When you meet up with an old fling at a Boston sushi bar but she doesn’t know you’re trans yet

Annabelle says hey and I say hey and we hug. At the beginning, I can tell she’s thinking—maybe she has a cold. Her eyes flash to my chest, quick, and by the end of our introductions, she knows.

Every day is a new performance for me. Today, I’m on stage as Punk Boy: Mannequin Pussy tank. Black Levi’s. Nail color: black.

“How’ve you been?” I ask, sipping my coke.

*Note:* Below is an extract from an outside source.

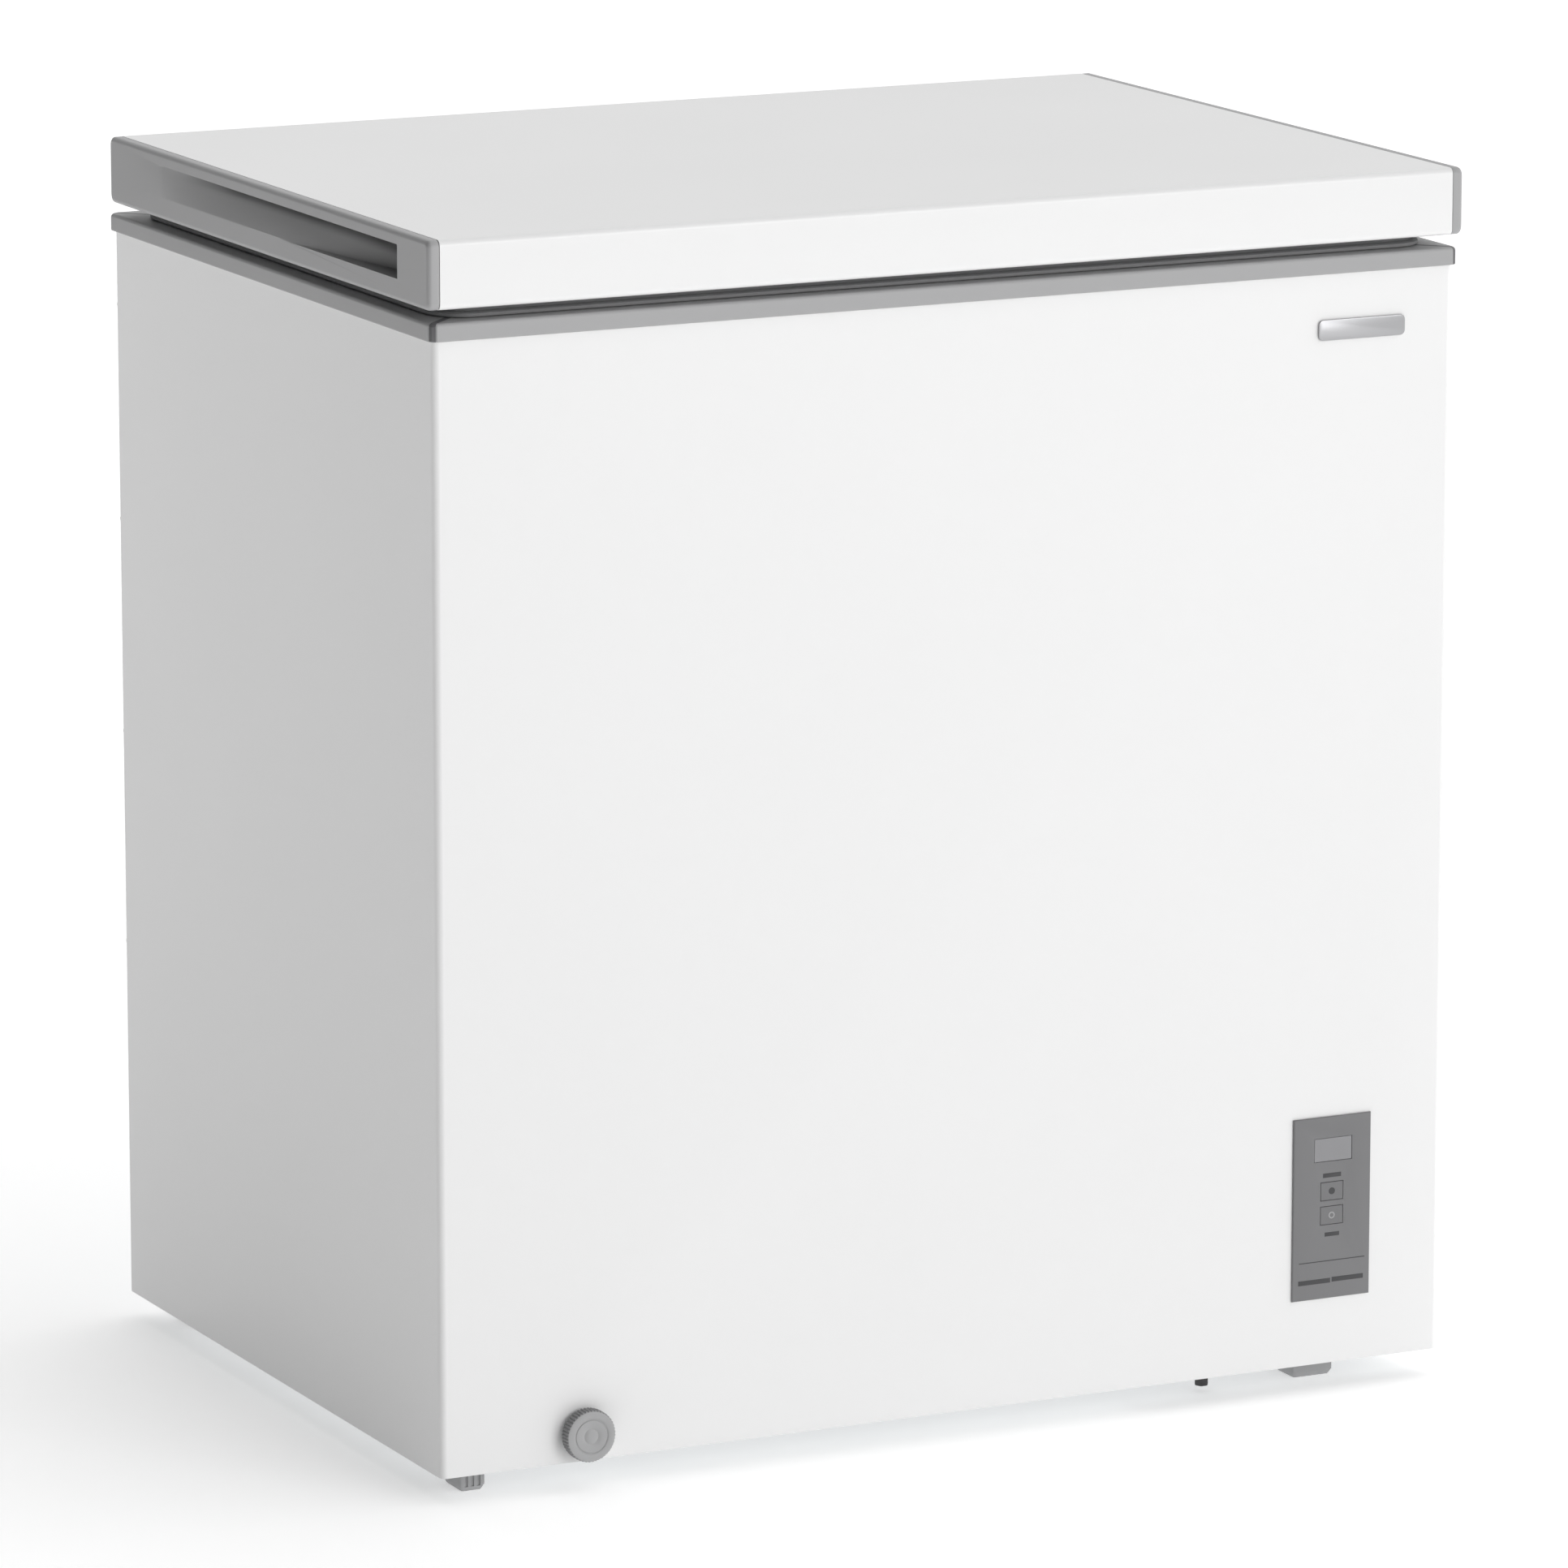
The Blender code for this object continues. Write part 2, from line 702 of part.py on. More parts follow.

“Good,” she says, “really good. So, I just finished my MSW—Master’s in Social Work, sorry. I’m starting at Boston Children’s Hospital on Monday.”

“That’s great,” I say.

“How about you?”

This is my opening. “Still living with my parents, so cringey, I know. Working at a boutique pet spa. And I’m, well. I’m different from when you last saw me. You probably saw on Facebook that my name is E instead of Erica?”

She nods, watching me.

“I’ve been going through some changes,” I say. “I’m getting to know myself better.”

Her sushi sits in front of her, uneaten. She looks the same as in college—long blonde hair, elegant nose, permanent blush in her cheeks, and a beauty mark by her nose, almost imperceptible. “That’s awesome,” she says. “Really.”

“It’s a process,” I say. My voice cracks like a boy going through puberty, and I blush, and then I blush about my blushing.

After college, I was depressed, and the longer it went on, the more I felt I needed to change something. My trans friends all seemed so happy. Every day, they announced a new development. I thought, Maybe this is it. I can give birth to a new me.

It reminded me of those pregnancy books.

Heart starts to beat (cut your hair)

Facial features form (stubble grows)

Fingerprints and toenails appear (voice deepens)

“If you don’t mind my asking, what are your pronouns?” She stops. “Wait, you totally don’t have to answer that. Only if you’re comfortable, I mean. I don’t—”

“It’s okay,” I say.

“I don’t want to put you on the spot,” she says. Is this as uncomfortable for her as it is for me? I feel my top surgery scars throbbing, like they’re glowing through my shirt.

I remember after my top surgery, when my mom was changing my dressings and emptying the drains hooked up to my bloody chest. She paused and I said, “What?” and she said, “I guess I didn’t know what I was taking on,” and I thought, What do you mean? Like, when you drove me to my surgery? When you took me to a therapist for my panic attacks? When you took me to my first pride parade? Or when you had me?

I used to vlog about transitioning, as though I knew shit.

I starred as Hipster Boy: Mustard Carhartt beanie, olive green overalls, looks cute holding tools but can’t even hang a curtain. I had a series: “Your hipster tranny next door.”

Now, I can’t even talk about it. Her lips are full and perfect, she is a Botticelli painting, I would die to see her tits again, this is my end.

“I thought…” I say. “For a long time after college, I thought I was a guy. And that’s what got me on T. Testosterone. But now…I think I might be something in-between.”

In-between. A rat. An alien. A mutt abandoned on the side of a country road.

Her hazel eyes alight on my no-boobs again, and flicker away. “I’m glad you feel safe to explore that now.”

“Yeah,” I say. “Me, too.”

Some days, like today, I want to be with her.

As a girl.

I want to giggle and tickle her and…

Back in college, when she took off her bra, I felt like the luckiest girl alive. I must be cheating, I thought. This is magic. My fingers tingled.

I almost wish I still had boobs so I could smush them against hers. It felt absurd that time I did it, like squishing pillows together, or bags of sand, and it made me laugh.

I want to land the role of Girly Girl: Jane Austen-inspired. Lacey corsets, pink bows, silk. Nail color: ballet slipper.

I don’t know what the fuck I’m doing, sometimes I wonder if I fucked this all up, if I can’t make these monumental life decisions—I got this tattoo the other day on my arm of an anime cat eating French fries to cover my high school self-harm scars, and every night since, it’s haunted me, I think it made the whole thing worse, like covering a joke with another joke, and now it’s on my body forever, and the only thing I could cover it with would be an ugly thing, a big black blob, and then it’d be covering a joke with another joke with another joke, and I look at trans kids who know what they want from the beginning, and I wonder if I’m missing some special gene to tell me who I am now, who I’ve always been, who I’ll always be, but I’m a kaleidoscope, constantly changing.

Every day, a new performance.

Current mode: Desperate.

Her eyes are sad, or maybe I’m projecting, and I want to say:

I’m still beautiful, at least I think I am, and do you still want me?

Do you still want me

do you want me

do you want me

do you do you do you do you doyoudoyoudoyou?